With fewer than two weeks left before the pageant airs, Hubbard said, it will be a mad dash to get the program running. He noted it’s possible the program could air without advertisers. He said he’s prepared to fill those slots with public service spots to shine light on charitable ventures or to promote other Reelz programs.
While they won’t have the reach that NBC had, Hubbard said they are available in 70 million homes across the country and will prepare to air the program separately in the Spanish language, as well, to make up for the loss of Univision’s partnership.
It will remain unclear until after the pageant whether the Reelz channel’s broadcast is worth the more than $500,000 in incentives that the city and state committed to Miss USA.
City and state leaders said when they were signing off on the money that the investment was justified because of the worldwide exposure the pageant would bring to Baton Rouge for the second year. Some of the contracts with the Miss USA organization noted that the pageant was to be broadcast on NBC.
Lt. Gov. Jay Dardenne’s spokesman, Jacques Berry, said Thursday that Dardenne will not decide until after the pageant airs whether Miss USA will get $65,000 in incentives from the offices that he oversees. Berry said it will depend on viewership numbers and a market analysis of the exposure that Baton Rouge gets during the pageant.
“At this point, anyone who was gonna step up and carry this would have almost certainly had to have been a network such as Reelz that is independent and doesn’t answer to corporate parents,” Berry said. He added that he is grateful for the exposure.
Dardenne said previously that his office might not pay Miss USA $65,000 in incentive packages if the pageant broadcast does not have a similar reach to what NBC’s would have.
Visit Baton Rouge’s contract also mentioned NBC by name several times, but President and CEO Paul Arrigo said Thursday that he would not speculate on changes to the contract until numbers were available for the impact and reach of Miss USA airing on Reelz.

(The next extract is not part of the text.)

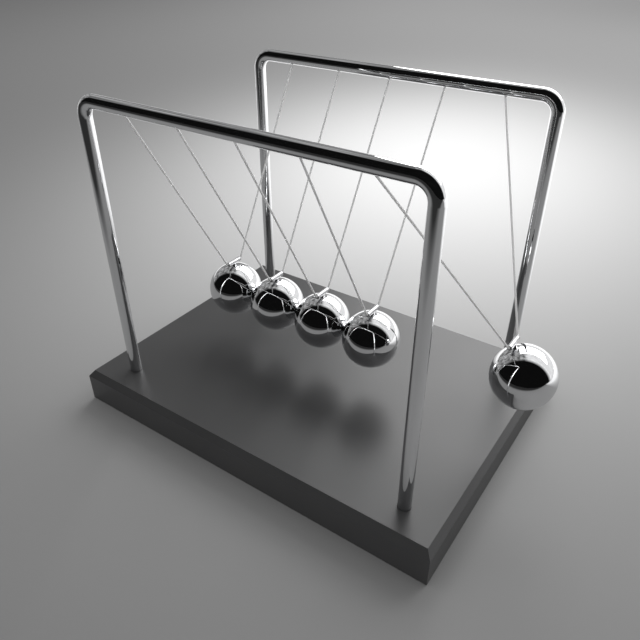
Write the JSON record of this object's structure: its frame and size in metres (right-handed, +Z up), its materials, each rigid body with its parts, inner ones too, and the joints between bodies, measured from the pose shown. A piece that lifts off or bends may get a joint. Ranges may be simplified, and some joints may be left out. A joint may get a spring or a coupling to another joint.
{
  "type": "newton's cradle",
  "caption": "Desk toy: a bevelled board carries two bent tube frames, and polished balls hang between them in a row on V-shaped lines, the end ball drawn aside.",
  "frame": {"origin": "centre of the board's footprint, on the surface that the felt stands on", "axes": "+X along the row of balls towards the lifted ball, +Z up, -Y towards the front rail"},
  "size_m": [0.1684, 0.1136, 0.1249],
  "materials": {
    "black_board": "satin black lacquer on fibreboard",
    "felt": "short dark felt",
    "chrome_tube": "mirror chrome plate",
    "chrome_ball": "mirror polished plate",
    "brass_plug": "turned",
    "steel_fastener": "zinc plated",
    "nylon_line": "clear monofilament"
  },
  "bodies": {
    "stand": {"base_board": "black_board", "felt_underlay": "felt", "front_frame": "chrome_tube", "back_frame": "chrome_tube", "frame_plugs": "brass_plug", "frame_washers": "steel_fastener", "frame_screws": "steel_fastener", "front_line_knots": "nylon_line", "back_line_knots": "nylon_line"},
    "ball_1_pendulum": {"ball_1": "chrome_ball", "ball_1_stud": "chrome_ball", "ball_1_eyelet": "chrome_tube", "ball_1_line": "nylon_line"},
    "ball_2_pendulum": {"ball_2": "chrome_ball", "ball_2_stud": "chrome_ball", "ball_2_eyelet": "chrome_tube", "ball_2_line": "nylon_line"},
    "ball_3_pendulum": {"ball_3": "chrome_ball", "ball_3_stud": "chrome_ball", "ball_3_eyelet": "chrome_tube", "ball_3_line": "nylon_line"},
    "ball_4_pendulum": {"ball_4": "chrome_ball", "ball_4_stud": "chrome_ball", "ball_4_eyelet": "chrome_tube", "ball_4_line": "nylon_line"},
    "ball_5_pendulum": {"ball_5": "chrome_ball", "ball_5_stud": "chrome_ball", "ball_5_eyelet": "chrome_tube", "ball_5_line": "nylon_line"}
  },
  "joints": [
    {"name": "ball_1_swing", "type": "hinge", "parent": "stand", "child": "ball_1_pendulum", "pos_m": [-0.0446, 0, 0.12022], "axis": [0, -1, 0], "range_deg": [-60, 0]},
    {"name": "ball_2_swing", "type": "hinge", "parent": "stand", "child": "ball_2_pendulum", "pos_m": [-0.0223, 0, 0.12022], "axis": [0, -1, 0], "range_deg": [-60, 0]},
    {"name": "ball_3_swing", "type": "hinge", "parent": "stand", "child": "ball_3_pendulum", "pos_m": [0, 0, 0.12022], "axis": [0, -1, 0], "range_deg": [-60, 0]},
    {"name": "ball_4_swing", "type": "hinge", "parent": "stand", "child": "ball_4_pendulum", "pos_m": [0.0223, 0, 0.12022], "axis": [0, -1, 0], "range_deg": [-60, 0]},
    {"name": "ball_5_swing", "type": "hinge", "parent": "stand", "child": "ball_5_pendulum", "pos_m": [0.0446, 0, 0.12022], "axis": [0, -1, 0], "range_deg": [-25.1, 34.9]}
  ],
  "couplings": [
    {"joint": "ball_2_swing", "follows": "ball_1_swing", "ratio": 1},
    {"joint": "ball_3_swing", "follows": "ball_1_swing", "ratio": 1},
    {"joint": "ball_4_swing", "follows": "ball_1_swing", "ratio": 1}
  ]
}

Part of Visit Baton Rouge’s contract stipulated that they would pay Miss USA $75,000 by July 1. Arrigo said they still have not paid the money to the organization, but he would not comment on why nor would he comment on whether Visit Baton Rouge plans to pay the money.
“I am happy that it appears there will be some national exposure on national media,” Arrigo said.
Lance Porter, associate professor with LSU’s Manship School of Mass Communication, said Reelz is the real benefactor of the arrangement.
“I’d never heard of Reelz before today,” he said. “It’s better for Reelz than it is for Miss USA because they might have a few more people know who they are and what they’re about.”
He said the reach Reelz has will not compare to an audience with NBC.
“If you think about it, NBC is in every home that has a TV,” he said. “Reelz is in 58 percent of homes with one television. … It kills the casual audience who come across the show by just turning their TV on. You have to seek it out to find it, and only about slightly over half of them will be able to do that.”
Tad O’Dell, another LSU professor who teaches broadcast journalism, said the lower the channel the better the audience. He also said there’s a benefit to being close to channels like ESPN and other channels with high viewership, because there’s a higher chance people will come upon the program by means of channel surfing.
Hubbard disagreed with the assessment that his channel is obscure. Rather, he said, they are independent, which gave them the ability to be nimble and act quickly, where other larger conglomerates could not.
Reelz was spotlighted in 2011 when it came to the rescue of the miniseries “The Kennedys,” after the History Channel dropped it in the wake of criticism that it was historically inaccurate and a smear to the Kennedy family.
The Reelz Channel’s decision to broadcast Miss USA is one of the only positive pieces of news the pageant organization has gotten since owner Donald Trump said in a campaign speech that Mexican immigrants were bringing drugs, crime and rape to the United States.
Since NBC and Univision dropped their pageant broadcasts, all of Miss USA’s musical performers, two co-hosts, multiple judges and others affiliated with the pageant have distanced themselves from Trump’s comments.